On Tue, 19 Jun 2001, Peter Jay Salzman wrote:

> begin: Mister Resistor <xxxxxx@uiuc.edu> quote
> > 
> > On Tue, 19 Jun 2001, Peter Jay Salzman wrote:
> > 
> > > > > what is a block?
> > > >
> > > > Probably the equivalent of a sector.  Read the man pages. :-)
> > >
> > > i'd be glad to if you could tell me which man page to read...  :)
> > 
> > Hmm.  I guess the man page assumes people know the terminology.
> > 
> > Well, in this case - rtfsc - read the f'in source code. ;)
> 
> read the source code for a program that reads raw data from an arbitrary
> block device on a level BELOW the filesystem abstraction?

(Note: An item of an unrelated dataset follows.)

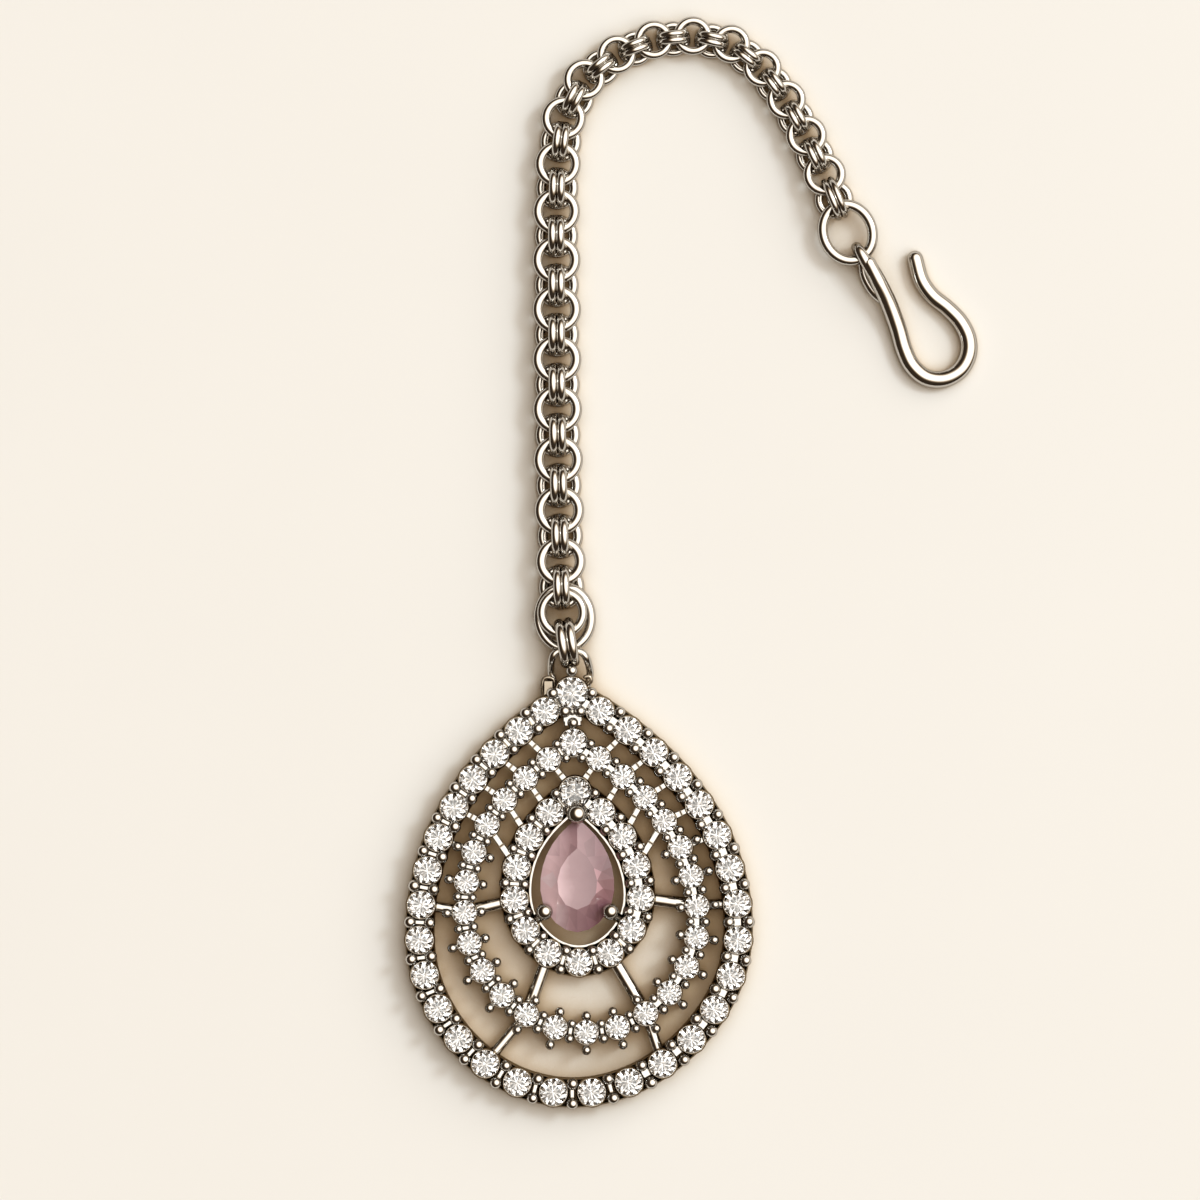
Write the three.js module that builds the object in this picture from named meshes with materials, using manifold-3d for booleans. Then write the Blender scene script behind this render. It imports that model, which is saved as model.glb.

This response is a little odd, Pete.

</lecturemode>

man read
man write

dd does not care about filesystems... Unix presents all files (extracted
from filesystems) and devices as streams of bytes.  The only difference
between applying dd to a device or to a file is the amount of complication
in the code between your code and the device, and that is purposely hidden
from you by device drivers stacked on device drivers, such that
_everything_ looks like a stream of bytes.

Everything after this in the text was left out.